Plastic Straws, Conservation, and the Future of the Environment
In 2018, over 500 million straws were used in America each day. The environmental impact of this extensive use has been well-documented by advocacy groups, and now, more and more companies, organizations, and individuals are working to reduce the number of plastic products—including straws—that they use. With time, these conservation efforts can make a noteworthy environmental difference, and substantially less plastic will be found in landfills and natural landscapes, including oceans and other bodies of water.
The following guide highlights the seriousness of plastic overuse. Additionally, alternatives to plastic straws are detailed.
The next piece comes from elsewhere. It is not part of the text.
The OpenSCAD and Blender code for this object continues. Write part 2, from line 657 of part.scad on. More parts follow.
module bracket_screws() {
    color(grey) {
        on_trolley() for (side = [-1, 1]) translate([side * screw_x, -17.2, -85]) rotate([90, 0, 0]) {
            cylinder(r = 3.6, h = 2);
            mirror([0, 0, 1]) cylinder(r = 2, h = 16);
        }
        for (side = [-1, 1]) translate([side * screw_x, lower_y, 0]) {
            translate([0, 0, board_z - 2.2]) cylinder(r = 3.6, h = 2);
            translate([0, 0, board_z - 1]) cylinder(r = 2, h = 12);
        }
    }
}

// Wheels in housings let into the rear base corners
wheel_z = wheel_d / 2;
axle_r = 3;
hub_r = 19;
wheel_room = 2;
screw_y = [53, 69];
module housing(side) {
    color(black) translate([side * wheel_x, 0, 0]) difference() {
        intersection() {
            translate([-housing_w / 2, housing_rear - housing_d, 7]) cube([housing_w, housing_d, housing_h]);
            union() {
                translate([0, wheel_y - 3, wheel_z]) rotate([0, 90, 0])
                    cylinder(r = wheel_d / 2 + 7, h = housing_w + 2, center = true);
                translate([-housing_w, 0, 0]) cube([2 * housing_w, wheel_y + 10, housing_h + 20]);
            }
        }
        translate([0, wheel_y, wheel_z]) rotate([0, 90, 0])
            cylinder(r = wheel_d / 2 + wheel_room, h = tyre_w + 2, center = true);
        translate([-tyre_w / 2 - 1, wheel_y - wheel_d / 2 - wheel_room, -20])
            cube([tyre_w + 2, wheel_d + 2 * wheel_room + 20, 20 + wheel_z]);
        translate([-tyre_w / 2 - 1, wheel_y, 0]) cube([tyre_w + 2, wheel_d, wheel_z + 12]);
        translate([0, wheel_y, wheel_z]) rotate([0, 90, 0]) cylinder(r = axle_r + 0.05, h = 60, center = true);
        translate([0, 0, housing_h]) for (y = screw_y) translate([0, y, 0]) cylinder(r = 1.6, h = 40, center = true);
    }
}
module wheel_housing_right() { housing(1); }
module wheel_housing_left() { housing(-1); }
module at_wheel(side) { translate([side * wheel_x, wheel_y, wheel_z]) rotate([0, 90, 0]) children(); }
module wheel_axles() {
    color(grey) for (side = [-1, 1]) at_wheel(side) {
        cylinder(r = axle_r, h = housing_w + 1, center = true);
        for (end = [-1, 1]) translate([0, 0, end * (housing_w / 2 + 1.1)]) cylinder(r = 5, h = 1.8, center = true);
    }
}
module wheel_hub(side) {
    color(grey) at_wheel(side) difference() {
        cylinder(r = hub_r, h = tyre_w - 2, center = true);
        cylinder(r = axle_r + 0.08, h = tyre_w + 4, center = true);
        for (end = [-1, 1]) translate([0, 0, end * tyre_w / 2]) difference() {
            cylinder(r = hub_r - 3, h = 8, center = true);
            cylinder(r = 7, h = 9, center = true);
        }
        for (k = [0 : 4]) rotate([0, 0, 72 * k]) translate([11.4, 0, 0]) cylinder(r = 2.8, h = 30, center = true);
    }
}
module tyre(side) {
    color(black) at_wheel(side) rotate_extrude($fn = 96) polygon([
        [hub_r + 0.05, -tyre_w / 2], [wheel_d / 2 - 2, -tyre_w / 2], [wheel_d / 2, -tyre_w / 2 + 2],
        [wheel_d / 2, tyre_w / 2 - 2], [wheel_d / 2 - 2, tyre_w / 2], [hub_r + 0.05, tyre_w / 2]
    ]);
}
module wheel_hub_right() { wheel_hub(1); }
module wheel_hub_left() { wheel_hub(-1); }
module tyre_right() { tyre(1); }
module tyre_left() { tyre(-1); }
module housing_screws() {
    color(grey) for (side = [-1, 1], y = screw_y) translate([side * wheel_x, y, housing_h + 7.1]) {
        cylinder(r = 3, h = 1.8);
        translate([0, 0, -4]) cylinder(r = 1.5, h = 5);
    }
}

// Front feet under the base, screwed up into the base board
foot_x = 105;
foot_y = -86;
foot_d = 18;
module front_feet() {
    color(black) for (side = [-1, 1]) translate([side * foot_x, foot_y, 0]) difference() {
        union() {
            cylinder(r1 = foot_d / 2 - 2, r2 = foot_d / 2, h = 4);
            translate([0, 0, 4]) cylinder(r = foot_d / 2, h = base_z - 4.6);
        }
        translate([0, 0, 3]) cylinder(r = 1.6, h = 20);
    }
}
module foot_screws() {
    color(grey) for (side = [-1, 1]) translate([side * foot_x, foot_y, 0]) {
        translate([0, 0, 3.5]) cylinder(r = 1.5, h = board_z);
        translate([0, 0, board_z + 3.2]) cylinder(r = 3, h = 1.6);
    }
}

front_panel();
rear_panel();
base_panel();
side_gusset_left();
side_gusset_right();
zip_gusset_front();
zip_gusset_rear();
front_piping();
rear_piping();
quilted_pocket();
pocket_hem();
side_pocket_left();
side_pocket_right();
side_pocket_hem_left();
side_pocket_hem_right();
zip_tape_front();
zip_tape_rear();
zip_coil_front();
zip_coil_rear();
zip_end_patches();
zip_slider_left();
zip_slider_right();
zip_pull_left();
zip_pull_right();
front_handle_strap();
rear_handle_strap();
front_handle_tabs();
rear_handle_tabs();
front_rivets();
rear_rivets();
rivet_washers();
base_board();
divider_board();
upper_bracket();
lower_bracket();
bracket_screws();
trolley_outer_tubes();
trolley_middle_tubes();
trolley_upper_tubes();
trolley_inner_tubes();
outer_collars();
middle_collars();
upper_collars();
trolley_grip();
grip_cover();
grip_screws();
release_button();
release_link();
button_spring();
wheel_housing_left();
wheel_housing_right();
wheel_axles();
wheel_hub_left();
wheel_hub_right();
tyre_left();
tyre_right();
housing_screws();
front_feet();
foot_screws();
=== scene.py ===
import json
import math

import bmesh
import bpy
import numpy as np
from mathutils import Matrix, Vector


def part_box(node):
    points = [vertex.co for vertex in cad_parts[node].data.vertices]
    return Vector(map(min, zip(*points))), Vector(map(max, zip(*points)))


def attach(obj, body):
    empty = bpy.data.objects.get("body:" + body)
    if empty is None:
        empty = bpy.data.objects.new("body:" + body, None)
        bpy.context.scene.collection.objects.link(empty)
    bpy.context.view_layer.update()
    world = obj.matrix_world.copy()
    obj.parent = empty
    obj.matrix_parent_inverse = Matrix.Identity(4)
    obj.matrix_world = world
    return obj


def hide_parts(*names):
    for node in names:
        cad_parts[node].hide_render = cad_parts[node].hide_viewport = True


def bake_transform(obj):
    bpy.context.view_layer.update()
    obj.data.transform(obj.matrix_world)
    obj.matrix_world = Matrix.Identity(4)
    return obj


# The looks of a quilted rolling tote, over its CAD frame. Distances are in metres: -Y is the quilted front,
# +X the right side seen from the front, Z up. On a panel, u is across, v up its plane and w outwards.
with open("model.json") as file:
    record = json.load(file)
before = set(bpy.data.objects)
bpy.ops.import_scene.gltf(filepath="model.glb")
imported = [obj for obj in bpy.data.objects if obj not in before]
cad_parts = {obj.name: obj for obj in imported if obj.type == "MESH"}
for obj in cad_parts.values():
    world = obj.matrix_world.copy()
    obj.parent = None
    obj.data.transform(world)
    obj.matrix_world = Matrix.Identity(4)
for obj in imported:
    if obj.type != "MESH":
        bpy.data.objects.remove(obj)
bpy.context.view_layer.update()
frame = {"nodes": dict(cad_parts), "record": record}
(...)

Virtually all conservation experts have agreed that the more people know about the topic, the more they can help to make a difference.
Let's take a look.
Plastic Straws Might Be Small, But They Make a Big Impact
As was initially mentioned, over 500 million non-renewable straws were used in America in 2018—each and every day. More than 3.5 billion non-renewable straws were used per week, on average. If the number of straws used in a single day were lined up, they'd stretch around the Earth two and a half times. Moreover, recycling isn't especially common, some straws cannot be recycled, and a large portion of these straws end up in landfills and natural environments. Furthermore, some non-renewable straws require nearly 200 years to decompose entirely. Annually, over 1,000,000 sea creatures and marine animals die from consuming plastic.
In short, non-renewable straws might be small in size, but they make a big impact. Animals, plants, and the environment are directly affected by plastic products, and unless something is done to curb the use of plastic, this trend will continue and grow in coming years.
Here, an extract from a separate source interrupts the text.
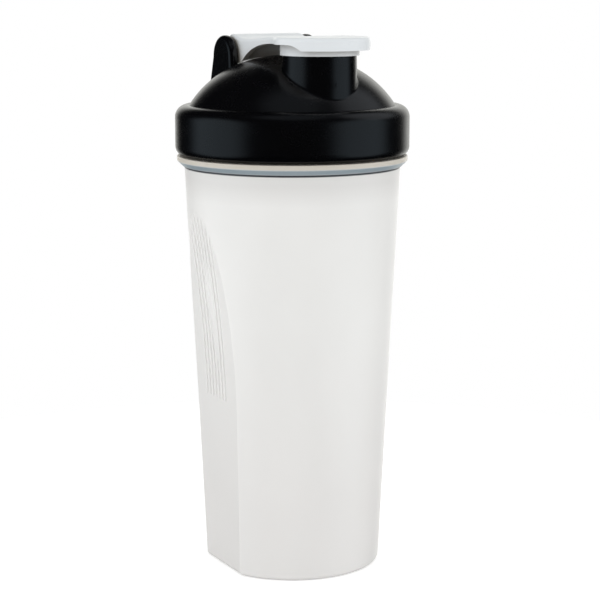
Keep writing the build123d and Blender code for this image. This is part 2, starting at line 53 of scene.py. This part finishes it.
# name, azimuth and power of each area light
KEY_BOXES = (("left_box", -60, 1.7), ("right_box", 60, 1.4))
KEY_DISTANCE = 0.9
KEY_HEIGHT = 0.30
KEY_SIZE = (0.5, 0.8)
KEY_AIM = (0, 0, 0.12)

# ---- colours and the cup's height zones ------------------------------------------------------
CUP_WALL = (0.705, 0.703, 0.690)
CUP_WALL_CLOUD = (0.735, 0.733, 0.720)
CUP_FOOT = (0.660, 0.652, 0.640)
CUP_FOOT_CLOUD = (0.680, 0.670, 0.658)
# Painted shade: the wall just under the collar, darker where the collar shades it.
CUP_PAINTED_SHADE_UNDER_COLLAR = (0.65, 0.645, 0.632)
# The collar band: its own warmer thicker plastic, darkened by painted shade under the lid's edge.
CUP_BAND_TONE_AND_SHADE = (0.525, 0.495, 0.44)
# Painted shade on the collar's downward-facing cone.
CUP_CONE_PAINTED_SHADE = (0.235, 0.285, 0.315)
# Painted shadow: the dark line that the ledge casts on the body below it.
CUP_LEDGE_PAINTED_SHADOW = (0.045, 0.052, 0.06)
COLLAR_HEIGHT = 4.7 * MM
COLLAR_CONE = 2.3 * MM
FOOT_FADE = (0.03, 0.11)
LID_DARK = (0.0003, 0.0003, 0.0007)
LID_LIGHT = (0.0007, 0.0008, 0.0014)


# ---- node helpers ----------------------------------------------------------------------------
def new_material(name):
    material = bpy.data.materials.new(name)
    material.use_nodes = True
    tree = material.node_tree
    shader = next(n for n in tree.nodes if n.type == "BSDF_PRINCIPLED")
    return material, tree, shader


def position_node(tree):
    return tree.nodes.new("ShaderNodeTexCoord").outputs["Object"]


def noise_node(tree, scale, detail, roughness=0.5, distortion=0.0, stretch=None):
    """Noise by object position; stretch scales the pattern along X, Y and Z."""
    noise = tree.nodes.new("ShaderNodeTexNoise")
    noise.inputs["Scale"].default_value = scale
    noise.inputs["Detail"].default_value = detail
    noise.inputs["Roughness"].default_value = roughness
    noise.inputs["Distortion"].default_value = distortion
    source = position_node(tree)
    if stretch:
        mapping = tree.nodes.new("ShaderNodeMapping")
        mapping.inputs["Scale"].default_value = stretch
        tree.links.new(source, mapping.inputs["Vector"])
        source = mapping.outputs["Vector"]
    tree.links.new(source, noise.inputs["Vector"])
    return noise.outputs["Fac"]


def between(tree, value, low, high, start=0.0, end=1.0):
    """Map Range of a value from start..end to low..high."""
    ramp = tree.nodes.new("ShaderNodeMapRange")
    ramp.inputs["From Min"].default_value = start
    ramp.inputs["From Max"].default_value = end
    ramp.inputs["To Min"].default_value = low
    ramp.inputs["To Max"].default_value = high
    tree.links.new(value, ramp.inputs["Value"])
    return ramp.outputs["Result"]


def mixed(tree, factor, first, second):
    """Colour mixed from two RGB triples or outputs by a factor output."""
    mix = tree.nodes.new("ShaderNodeMix")
    mix.data_type = "RGBA"
    tree.links.new(factor, mix.inputs["Factor"])
    for colour, socket in ((first, mix.inputs[6]), (second, mix.inputs[7])):
        if isinstance(colour, tuple):
            socket.default_value = (*colour, 1)
        else:
            tree.links.new(colour, socket)
    return mix.outputs[2]


def bumped(tree, shader, layers):
    """Bumps on the shader's normal; each layer is (height output, strength, distance in mm)."""
    normal = None
    for height, strength, distance in layers:
        bump = tree.nodes.new("ShaderNodeBump")
        bump.inputs["Strength"].default_value = strength
        bump.inputs["Distance"].default_value = distance * MM
        tree.links.new(height, bump.inputs["Height"])
        if normal:
            tree.links.new(normal, bump.inputs["Normal"])
        normal = bump.outputs["Normal"]
    tree.links.new(normal, shader.inputs["Normal"])


# ---- materials -------------------------------------------------------------------------------
def height_of(tree):
    """Height above the table at each point of the surface, at rest."""
    split = tree.nodes.new("ShaderNodeSeparateXYZ")
    tree.links.new(position_node(tree), split.inputs["Vector"])
    return split.outputs["Z"]


def height_band(tree, low, high, soft):
    """1 between two heights and 0 outside them, with soft edges."""
    height = height_of(tree)
    rise = between(tree, height, 0.0, 1.0, low - soft, low + soft)
    fall = between(tree, height, 1.0, 0.0, high - soft, high + soft)
    both = tree.nodes.new("ShaderNodeMath")
    both.operation = "MULTIPLY"
    tree.links.new(rise, both.inputs[0])
    tree.links.new(fall, both.inputs[1])
    return both.outputs[0]


def milky_plastic():
    """Cloudy polypropylene, greyer at the foot, with colours by height at the collar: painted shade
    under it, a band of thicker plastic with painted shade under the lid, painted shade on its cone
    and a painted shadow line under its ledge.
    """
    material, tree, shader = new_material("milky_plastic")
    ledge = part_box("lid")[0].z - COLLAR_HEIGHT
    fade = between(tree, height_of(tree), 0.0, 1.0, *FOOT_FADE)
    base = mixed(tree, fade, CUP_FOOT, CUP_WALL)
    drift = noise_node(tree, 22.0, 3.0, 0.5, 0.3, (1, 1, 0.5))
    cloud = between(tree, drift, 0.0, 1.0, 0.35, 0.7)
    base = mixed(tree, cloud, base, mixed(tree, fade, CUP_FOOT_CLOUD, CUP_WALL_CLOUD))
    # Painted shade on the wall just under the collar.
    base = mixed(tree, height_band(tree, ledge - 9 * MM, ledge, 4 * MM), base, CUP_PAINTED_SHADE_UNDER_COLLAR)
    cone_top = ledge + COLLAR_CONE
    # The collar band: thicker plastic with painted shade under the lid.
    band = height_band(tree, cone_top, ledge + COLLAR_HEIGHT, 0.3 * MM)
    base = mixed(tree, band, base, CUP_BAND_TONE_AND_SHADE)
    # Painted shade on the collar's downward-facing cone.
    cone = height_band(tree, ledge + 0.2 * MM, cone_top, 0.35 * MM)
    base = mixed(tree, cone, base, CUP_CONE_PAINTED_SHADE)
    # Painted shadow line under the ledge.
    line = height_band(tree, ledge - 0.7 * MM, ledge + 0.25 * MM, 0.2 * MM)
    colour = mixed(tree, line, base, CUP_LEDGE_PAINTED_SHADOW)
    tree.links.new(colour, shader.inputs["Base Color"])
    rough = between(tree, noise_node(tree, 240.0, 3.0), 0.30, 0.40)
    tree.links.new(rough, shader.inputs["Roughness"])
    shader.inputs["IOR"].default_value = 1.49
    shader.inputs["Subsurface Weight"].default_value = 0.6
    shader.inputs["Subsurface Radius"].default_value = (1.0, 1.0, 1.0)
    shader.inputs["Subsurface Scale"].default_value = 1.5 * MM
    grain = noise_node(tree, 1900.0, 2.0)
    wave = noise_node(tree, 45.0, 2.0, 0.5, 0.0, (1, 1, 0.3))
    bumped(tree, shader, [(wave, 0.12, 0.10), (grain, 0.10, 0.03)])
    return material


def black_plastic():
    """Satin black moulded plastic with a fine spark-eroded grain and faint handling marks."""
    material, tree, shader = new_material("black_plastic")
    mottle = noise_node(tree, 55.0, 4.0, 0.6)
    colour = mixed(tree, mottle, LID_DARK, LID_LIGHT)
    tree.links.new(colour, shader.inputs["Base Color"])
    smear = noise_node(tree, 38.0, 5.0, 0.65, 0.8, (1, 1, 2.2))
    fine = noise_node(tree, 700.0, 2.0)
    rough = tree.nodes.new("ShaderNodeMath")
    rough.operation = "ADD"
    tree.links.new(between(tree, smear, 0.20, 0.26, 0.3, 0.7), rough.inputs[0])
    tree.links.new(between(tree, fine, 0.0, 0.05), rough.inputs[1])
    tree.links.new(rough.outputs[0], shader.inputs["Roughness"])
    shader.inputs["IOR"].default_value = 1.46
    grain = noise_node(tree, 2300.0, 3.0)
    flow = noise_node(tree, 45.0, 2.0)
    bumped(tree, shader, [(flow, 0.2, 0.12), (grain, 0.12, 0.03)])
    return material


def white_plastic():
    """Cool white glossy moulding of the flip cap, with painted shade darkening its crevices and
    recesses.
    """
    material, tree, shader = new_material("white_plastic")
    mottle = noise_node(tree, 70.0, 3.0)
    colour = mixed(tree, mottle, (0.635, 0.665, 0.685), (0.68, 0.705, 0.72))
    # Painted shade: the colour falls to warm grey where ambient occlusion finds crevices and
    # recesses, such as under the arm.
    shade = tree.nodes.new("ShaderNodeAmbientOcclusion")
    shade.samples = 8
    shade.inputs["Distance"].default_value = 11 * MM
    painted_shade_mask = between(tree, shade.outputs["AO"], 0.0, 1.0, 0.30, 0.85)
    colour = mixed(tree, painted_shade_mask, (0.30, 0.28, 0.25), colour)
    tree.links.new(colour, shader.inputs["Base Color"])
    rough = between(tree, noise_node(tree, 160.0, 4.0, 0.6), 0.24, 0.36)
    tree.links.new(rough, shader.inputs["Roughness"])
    shader.inputs["Subsurface Weight"].default_value = 0.35
    shader.inputs["Subsurface Radius"].default_value = (1.0, 1.0, 1.0)
    shader.inputs["Subsurface Scale"].default_value = 1.5 * MM
    grain = noise_node(tree, 2000.0, 2.0)
    flow = noise_node(tree, 80.0, 2.0)
    bumped(tree, shader, [(flow, 0.15, 0.08), (grain, 0.08, 0.02)])
    return material


def soft_rubber():
    """Grey silicone of the gasket and the spout's seal."""
    material, tree, shader = new_material("soft_rubber")
    mottle = noise_node(tree, 120.0, 3.0)
    colour = mixed(tree, mottle, (0.52, 0.54, 0.55), (0.60, 0.62, 0.63))
    tree.links.new(colour, shader.inputs["Base Color"])
    rough = between(tree, noise_node(tree, 300.0, 3.0), 0.5, 0.65)
    tree.links.new(rough, shader.inputs["Roughness"])
    shader.inputs["Subsurface Weight"].default_value = 0.4
    shader.inputs["Subsurface Scale"].default_value = 1.0 * MM
    bumped(tree, shader, [(noise_node(tree, 1500.0, 3.0), 0.2, 0.03)])
    return material


def drawn_wire():
    """Drawn stainless wire with faint marks along its length."""
    material, tree, shader = new_material("drawn_wire")
    marks = noise_node(tree, 420.0, 4.0, 0.6)
    colour = mixed(tree, marks, (0.55, 0.55, 0.54), (0.68, 0.68, 0.67))
    tree.links.new(colour, shader.inputs["Base Color"])
    shader.inputs["Metallic"].default_value = 1.0
    rough = between(tree, marks, 0.18, 0.32)
    tree.links.new(rough, shader.inputs["Roughness"])
    bumped(tree, shader, [(noise_node(tree, 900.0, 3.0), 0.15, 0.03)])
    return material


def floor_paint():
    """Pale light-table surface with a soft glow of its own."""
    material, tree, shader = new_material("floor_paint")
    cloud = noise_node(tree, 3.0, 3.0)
    colour = mixed(tree, cloud, (0.90, 0.90, 0.90), (0.93, 0.93, 0.93))
    tree.links.new(colour, shader.inputs["Base Color"])
    rough = between(tree, noise_node(tree, 12.0, 2.0), 0.75, 0.85)
    tree.links.new(rough, shader.inputs["Roughness"])
    shader.inputs["Emission Color"].default_value = (1, 1, 1, 1)
    shader.inputs["Emission Strength"].default_value = FLOOR_GLOW
    return material


# ---- stage -----------------------------------------------------------------------------------
def make_floor():
    """Round pale floor under the bottle."""
    mesh = bpy.data.meshes.new("floor")
    shape = bmesh.new()
    bmesh.ops.create_circle(shape, cap_ends=True, segments=FLOOR_SEGMENTS, radius=FLOOR_RADIUS)
    shape.to_mesh(mesh)
    shape.free()
    floor = bpy.data.objects.new("floor", mesh)
    bpy.context.scene.collection.objects.link(floor)
    mesh.materials.append(floor_paint())
    floor.visible_glossy = False


def area_light(name, place, aim, size, power):
    """Rectangular light that lights surfaces but isn't seen in reflections."""
    data = bpy.data.lights.new(name, "AREA")
    data.shape = "RECTANGLE"
    data.size, data.size_y = size
    data.energy = power
    light = bpy.data.objects.new(name, data)
    bpy.context.scene.collection.objects.link(light)
    light.location = place
    direction = Vector(aim) - Vector(place)
    light.rotation_euler = direction.to_track_quat("-Z", "Y").to_euler()
    light.visible_glossy = False


def around(azimuth, distance, height):
    """Place at an azimuth measured like the camera's, in degrees, about the bottle's axis."""
    turn = math.radians(azimuth)
    return (distance * math.sin(turn), -distance * math.cos(turn), height)


def towards(azimuth, elevation):
    """Unit direction at an azimuth measured like the camera's and an elevation, in degrees."""
    turn, lift = math.radians(azimuth), math.radians(elevation)
    return (math.sin(turn) * math.cos(lift), -math.cos(turn) * math.cos(lift), math.sin(lift))


def add_colours(tree, first, second):
    total = tree.nodes.new("ShaderNodeVectorMath")
    total.operation = "ADD"
    tree.links.new(first, total.inputs[0])
    tree.links.new(second, total.inputs[1])
    return total.outputs["Vector"]


def soft_glow(tree, direction, azimuth, elevation, reach, level):
    """Colour of a soft box in reflections: full in its core, nothing beyond reach degrees."""
    dot = tree.nodes.new("ShaderNodeVectorMath")
    dot.operation = "DOT_PRODUCT"
    tree.links.new(direction, dot.inputs[0])
    dot.inputs[1].default_value = towards(azimuth, elevation)
    ramp = tree.nodes.new("ShaderNodeMapRange")
    ramp.interpolation_type = "SMOOTHSTEP"
    ramp.inputs["From Min"].default_value = math.cos(math.radians(reach))
    ramp.inputs["From Max"].default_value = math.cos(math.radians(reach * BOX_CORE))
    tree.links.new(dot.outputs["Value"], ramp.inputs["Value"])
    return mixed(tree, ramp.outputs["Result"], (0.0, 0.0, 0.0), level)


def studio_world():
    """White studio: even fill for matt light, soft boxes and a dark front in reflections."""
    world = bpy.data.worlds.new("studio")
    bpy.context.scene.world = world
    world.use_nodes = True
    tree = world.node_tree
    background = tree.nodes["Background"]
    direction = tree.nodes.new("ShaderNodeTexCoord").outputs["Generated"]
    glows = [
        soft_glow(tree, direction, CAMERA_AZIMUTH + turn, lift, reach, level)
        for turn, lift, reach, level in REFLECTED_BOXES
    ]
    reflected = glows[0]
    for glow in glows[1:]:
        reflected = add_colours(tree, reflected, glow)
    path = tree.nodes.new("ShaderNodeLightPath")
    matt = mixed(tree, path.outputs["Is Glossy Ray"], (MATT_FILL,) * 3, reflected)
    seen = mixed(tree, path.outputs["Is Camera Ray"], matt, (1.0, 1.0, 1.0))
    tree.links.new(seen, background.inputs["Color"])
    background.inputs["Strength"].default_value = 1.0


def make_lights():
    studio_world()
    for name, turn, power in KEY_BOXES:
        place = around(CAMERA_AZIMUTH + turn, KEY_DISTANCE, KEY_HEIGHT)
        area_light(name, place, KEY_AIM, KEY_SIZE, power)


def make_camera():
    data = bpy.data.cameras.new("camera")
    data.lens = CAMERA_LENS
    data.sensor_width = 36.0
    data.clip_start = 0.01
    data.clip_end = 100.0
    camera = bpy.data.objects.new("camera", data)
    bpy.context.scene.collection.objects.link(camera)
    turn = math.radians(CAMERA_AZIMUTH)
    x, y, z = around(CAMERA_AZIMUTH, CAMERA_DISTANCE, CAMERA_HEIGHT)
    camera.location = (x + CAMERA_SIDE * math.cos(turn), y + CAMERA_SIDE * math.sin(turn), z)
    camera.rotation_euler = (math.radians(90 - CAMERA_TILT), 0, turn)
    bpy.context.scene.camera = camera


# ---- the object ------------------------------------------------------------------------------
def dress(node, material):
    """Gives a CAD node its finished material."""
    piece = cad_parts[node]
    for slot in piece.material_slots:
        slot.material = material


def dress_all():
    rubber = soft_rubber()
    dress("cup", milky_plastic())
    dress("lid", black_plastic())
    dress("flip_cap", white_plastic())
    dress("lid_gasket", rubber)
    dress("spout_seal", rubber)
    dress("whisk_ball", drawn_wire())


make_camera()
make_lights()
make_floor()
dress_all()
Alternative Straws: The Wave of the Future
Just because one type of straw is bad for the Earth doesn't mean that all types of straws are bad for the Earth. Alternative straws are increasing in popularity, and as they continue to do so, the environmental impact of non-sustainable straws will lessen. Lastly, straw users have a plethora of choices available to them.
The metal straw is eco-friendly, and it's as reliable and effective as the traditional straw. Restaurants, entertainment centers, and more are beginning to adopt the metal straw not just to help the environment, but to save money. The cost of plastic quickly adds up; metal straws are unique in that they can be purchased for a small upfront investment, and after that, they can be washed alongside dishes and silverware.
Bamboo straws aren't quite as popular as metal straws, but they're quickly catching on. These all-natural products can be easily recycled, and because bamboo is so abundant, bamboo straws are surprisingly affordable to buy and use. It should also be noted that bamboo straws are reusable.
Hopefully this information made clear that plastic straws have a profound impact on the environment and ecosystems, and that sustainable alternatives to these products do exist. As more people are convinced that eco-friendly straws are the way to go, the environment—and an abundance of its creatures—will benefit.